-- Records to process start --
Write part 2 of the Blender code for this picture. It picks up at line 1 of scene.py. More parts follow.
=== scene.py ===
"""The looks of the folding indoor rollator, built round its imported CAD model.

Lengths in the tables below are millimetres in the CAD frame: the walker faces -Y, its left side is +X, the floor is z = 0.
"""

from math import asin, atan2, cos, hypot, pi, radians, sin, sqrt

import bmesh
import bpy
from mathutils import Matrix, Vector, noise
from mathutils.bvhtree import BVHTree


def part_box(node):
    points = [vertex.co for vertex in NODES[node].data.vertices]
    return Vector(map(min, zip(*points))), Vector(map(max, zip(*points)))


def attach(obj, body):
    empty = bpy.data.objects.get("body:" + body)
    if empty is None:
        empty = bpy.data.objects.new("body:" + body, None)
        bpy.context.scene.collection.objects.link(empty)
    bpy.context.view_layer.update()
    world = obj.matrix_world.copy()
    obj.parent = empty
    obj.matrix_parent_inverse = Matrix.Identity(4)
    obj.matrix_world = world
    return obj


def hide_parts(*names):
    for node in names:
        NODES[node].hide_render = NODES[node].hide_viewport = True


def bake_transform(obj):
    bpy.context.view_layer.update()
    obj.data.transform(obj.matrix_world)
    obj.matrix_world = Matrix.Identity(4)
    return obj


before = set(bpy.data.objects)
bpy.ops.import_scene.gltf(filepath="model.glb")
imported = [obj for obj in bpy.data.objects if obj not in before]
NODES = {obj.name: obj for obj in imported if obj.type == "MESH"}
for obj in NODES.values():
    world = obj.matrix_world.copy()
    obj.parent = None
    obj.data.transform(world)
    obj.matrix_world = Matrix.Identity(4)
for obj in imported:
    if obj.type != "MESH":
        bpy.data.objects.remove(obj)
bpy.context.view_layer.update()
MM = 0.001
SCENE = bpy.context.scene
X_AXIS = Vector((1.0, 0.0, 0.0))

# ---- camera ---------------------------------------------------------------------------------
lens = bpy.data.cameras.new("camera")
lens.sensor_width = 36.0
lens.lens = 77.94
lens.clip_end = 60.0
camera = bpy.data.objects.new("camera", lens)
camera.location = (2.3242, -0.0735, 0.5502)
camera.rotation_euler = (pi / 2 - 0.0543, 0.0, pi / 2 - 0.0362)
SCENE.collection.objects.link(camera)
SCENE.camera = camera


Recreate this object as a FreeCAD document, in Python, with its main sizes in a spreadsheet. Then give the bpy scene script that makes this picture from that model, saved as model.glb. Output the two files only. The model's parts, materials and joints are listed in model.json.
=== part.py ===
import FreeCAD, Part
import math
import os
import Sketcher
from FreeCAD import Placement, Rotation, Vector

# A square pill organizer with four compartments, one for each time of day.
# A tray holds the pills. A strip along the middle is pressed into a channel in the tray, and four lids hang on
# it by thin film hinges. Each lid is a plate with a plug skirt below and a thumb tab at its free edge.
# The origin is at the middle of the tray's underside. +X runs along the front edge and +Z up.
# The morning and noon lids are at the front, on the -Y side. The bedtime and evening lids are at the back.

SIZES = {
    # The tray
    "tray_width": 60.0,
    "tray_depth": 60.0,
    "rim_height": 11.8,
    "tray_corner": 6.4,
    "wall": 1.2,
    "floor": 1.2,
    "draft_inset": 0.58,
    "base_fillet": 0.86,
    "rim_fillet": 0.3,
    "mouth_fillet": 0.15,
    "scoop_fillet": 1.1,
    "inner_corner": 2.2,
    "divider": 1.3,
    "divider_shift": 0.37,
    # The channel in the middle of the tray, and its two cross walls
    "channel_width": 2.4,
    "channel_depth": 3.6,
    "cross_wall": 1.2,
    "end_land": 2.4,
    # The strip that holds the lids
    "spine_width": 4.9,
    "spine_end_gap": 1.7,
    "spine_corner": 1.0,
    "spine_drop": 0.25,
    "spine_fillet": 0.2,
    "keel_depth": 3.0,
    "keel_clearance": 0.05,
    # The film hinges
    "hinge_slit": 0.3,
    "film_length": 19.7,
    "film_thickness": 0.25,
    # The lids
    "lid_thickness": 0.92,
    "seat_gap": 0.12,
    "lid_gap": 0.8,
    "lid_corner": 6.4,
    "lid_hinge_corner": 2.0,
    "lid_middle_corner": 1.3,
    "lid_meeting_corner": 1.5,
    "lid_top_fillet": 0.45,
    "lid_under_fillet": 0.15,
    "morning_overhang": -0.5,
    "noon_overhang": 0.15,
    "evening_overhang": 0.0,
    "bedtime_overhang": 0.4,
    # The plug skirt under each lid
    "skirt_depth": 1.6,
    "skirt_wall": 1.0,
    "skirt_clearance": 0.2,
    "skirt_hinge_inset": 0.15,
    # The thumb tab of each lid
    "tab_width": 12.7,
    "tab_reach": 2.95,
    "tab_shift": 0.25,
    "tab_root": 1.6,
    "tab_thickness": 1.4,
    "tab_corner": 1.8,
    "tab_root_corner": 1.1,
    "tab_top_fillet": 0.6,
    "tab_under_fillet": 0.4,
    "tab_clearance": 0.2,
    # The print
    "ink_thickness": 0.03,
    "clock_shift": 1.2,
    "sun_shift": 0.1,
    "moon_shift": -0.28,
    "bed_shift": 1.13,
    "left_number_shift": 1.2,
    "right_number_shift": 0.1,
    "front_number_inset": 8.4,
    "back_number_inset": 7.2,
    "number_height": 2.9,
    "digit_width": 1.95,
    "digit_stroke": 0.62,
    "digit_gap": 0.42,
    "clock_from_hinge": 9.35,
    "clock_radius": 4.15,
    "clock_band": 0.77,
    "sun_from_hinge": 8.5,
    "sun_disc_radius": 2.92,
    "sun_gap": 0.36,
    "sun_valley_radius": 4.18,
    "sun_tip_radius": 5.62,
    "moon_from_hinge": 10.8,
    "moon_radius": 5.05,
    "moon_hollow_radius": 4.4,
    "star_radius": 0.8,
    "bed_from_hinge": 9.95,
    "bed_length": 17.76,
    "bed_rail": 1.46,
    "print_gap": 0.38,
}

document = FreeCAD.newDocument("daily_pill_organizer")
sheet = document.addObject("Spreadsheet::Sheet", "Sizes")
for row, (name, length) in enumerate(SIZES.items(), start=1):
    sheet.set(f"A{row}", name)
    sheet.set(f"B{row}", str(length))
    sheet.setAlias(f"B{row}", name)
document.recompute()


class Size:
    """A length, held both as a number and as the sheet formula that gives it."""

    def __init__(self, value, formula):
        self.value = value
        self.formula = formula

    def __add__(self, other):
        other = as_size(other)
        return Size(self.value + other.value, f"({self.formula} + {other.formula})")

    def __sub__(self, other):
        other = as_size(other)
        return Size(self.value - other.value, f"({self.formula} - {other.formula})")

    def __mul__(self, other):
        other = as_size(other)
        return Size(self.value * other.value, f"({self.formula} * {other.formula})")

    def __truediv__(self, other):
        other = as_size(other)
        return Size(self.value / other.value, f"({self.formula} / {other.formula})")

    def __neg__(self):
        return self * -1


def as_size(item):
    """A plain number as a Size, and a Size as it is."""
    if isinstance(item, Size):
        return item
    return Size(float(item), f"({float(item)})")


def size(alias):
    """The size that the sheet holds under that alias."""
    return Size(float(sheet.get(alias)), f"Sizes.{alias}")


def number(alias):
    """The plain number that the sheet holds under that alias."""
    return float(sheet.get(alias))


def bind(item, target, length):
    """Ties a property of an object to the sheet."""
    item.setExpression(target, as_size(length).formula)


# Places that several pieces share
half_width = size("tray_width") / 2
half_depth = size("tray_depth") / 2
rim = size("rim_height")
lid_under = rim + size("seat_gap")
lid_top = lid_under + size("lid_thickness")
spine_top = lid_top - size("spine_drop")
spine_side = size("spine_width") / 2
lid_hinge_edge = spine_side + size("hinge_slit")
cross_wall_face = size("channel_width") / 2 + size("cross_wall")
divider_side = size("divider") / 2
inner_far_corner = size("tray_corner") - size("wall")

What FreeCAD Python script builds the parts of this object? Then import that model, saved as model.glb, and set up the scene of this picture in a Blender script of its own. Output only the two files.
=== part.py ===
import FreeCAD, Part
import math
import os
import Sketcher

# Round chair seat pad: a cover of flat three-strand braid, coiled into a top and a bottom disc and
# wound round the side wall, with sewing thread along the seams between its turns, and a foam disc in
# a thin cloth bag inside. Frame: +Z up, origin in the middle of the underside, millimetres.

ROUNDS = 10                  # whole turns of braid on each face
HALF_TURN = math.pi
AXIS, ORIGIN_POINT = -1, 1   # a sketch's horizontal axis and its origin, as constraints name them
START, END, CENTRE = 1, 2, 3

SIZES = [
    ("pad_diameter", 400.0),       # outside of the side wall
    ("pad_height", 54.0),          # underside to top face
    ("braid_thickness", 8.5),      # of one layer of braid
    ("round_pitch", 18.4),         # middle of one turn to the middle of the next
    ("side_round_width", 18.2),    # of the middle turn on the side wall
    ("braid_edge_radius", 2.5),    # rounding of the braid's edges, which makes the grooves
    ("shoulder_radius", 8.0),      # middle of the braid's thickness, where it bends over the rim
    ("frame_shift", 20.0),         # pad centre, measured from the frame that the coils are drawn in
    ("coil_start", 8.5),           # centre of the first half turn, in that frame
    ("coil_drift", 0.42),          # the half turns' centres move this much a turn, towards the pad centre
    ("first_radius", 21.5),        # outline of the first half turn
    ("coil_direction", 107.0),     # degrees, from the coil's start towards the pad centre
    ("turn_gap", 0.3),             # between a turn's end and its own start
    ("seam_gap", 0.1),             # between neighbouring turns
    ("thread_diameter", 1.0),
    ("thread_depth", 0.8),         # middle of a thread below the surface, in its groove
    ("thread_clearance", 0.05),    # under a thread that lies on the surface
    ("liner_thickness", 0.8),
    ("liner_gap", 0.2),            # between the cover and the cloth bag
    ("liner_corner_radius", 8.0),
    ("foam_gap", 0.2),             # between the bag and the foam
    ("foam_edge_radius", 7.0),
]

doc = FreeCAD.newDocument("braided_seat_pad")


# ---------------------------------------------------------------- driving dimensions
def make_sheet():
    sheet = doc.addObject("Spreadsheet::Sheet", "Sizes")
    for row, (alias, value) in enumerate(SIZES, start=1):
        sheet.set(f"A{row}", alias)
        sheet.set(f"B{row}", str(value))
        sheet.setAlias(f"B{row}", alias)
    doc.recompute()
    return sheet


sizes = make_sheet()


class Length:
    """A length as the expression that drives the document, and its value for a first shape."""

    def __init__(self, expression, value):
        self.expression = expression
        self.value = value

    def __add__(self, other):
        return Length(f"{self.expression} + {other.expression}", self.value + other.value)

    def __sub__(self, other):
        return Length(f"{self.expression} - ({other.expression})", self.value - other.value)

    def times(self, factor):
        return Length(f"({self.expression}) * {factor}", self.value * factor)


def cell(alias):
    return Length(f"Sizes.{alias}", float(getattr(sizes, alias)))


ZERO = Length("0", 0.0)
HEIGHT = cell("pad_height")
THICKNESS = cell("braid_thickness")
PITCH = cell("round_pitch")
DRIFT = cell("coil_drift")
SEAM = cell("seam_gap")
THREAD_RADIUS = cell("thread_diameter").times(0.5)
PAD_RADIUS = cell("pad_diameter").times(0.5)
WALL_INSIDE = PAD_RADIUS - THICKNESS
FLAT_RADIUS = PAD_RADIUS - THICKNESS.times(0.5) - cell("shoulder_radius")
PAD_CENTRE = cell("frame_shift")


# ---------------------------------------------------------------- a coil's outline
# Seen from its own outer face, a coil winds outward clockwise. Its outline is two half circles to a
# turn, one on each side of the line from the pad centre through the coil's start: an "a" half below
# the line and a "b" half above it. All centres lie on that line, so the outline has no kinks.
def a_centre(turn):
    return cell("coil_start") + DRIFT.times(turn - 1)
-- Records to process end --
> Given request
In the listing above, find the line with "obj.parent = None" and the line with "X_AXIS = Vector((1.0, 0.0, 0.0))", then print exactly those lines and every line between them.

> Expected output
    obj.parent = None
    obj.data.transform(world)
    obj.matrix_world = Matrix.Identity(4)
for obj in imported:
    if obj.type != "MESH":
        bpy.data.objects.remove(obj)
bpy.context.view_layer.update()
MM = 0.001
SCENE = bpy.context.scene
X_AXIS = Vector((1.0, 0.0, 0.0))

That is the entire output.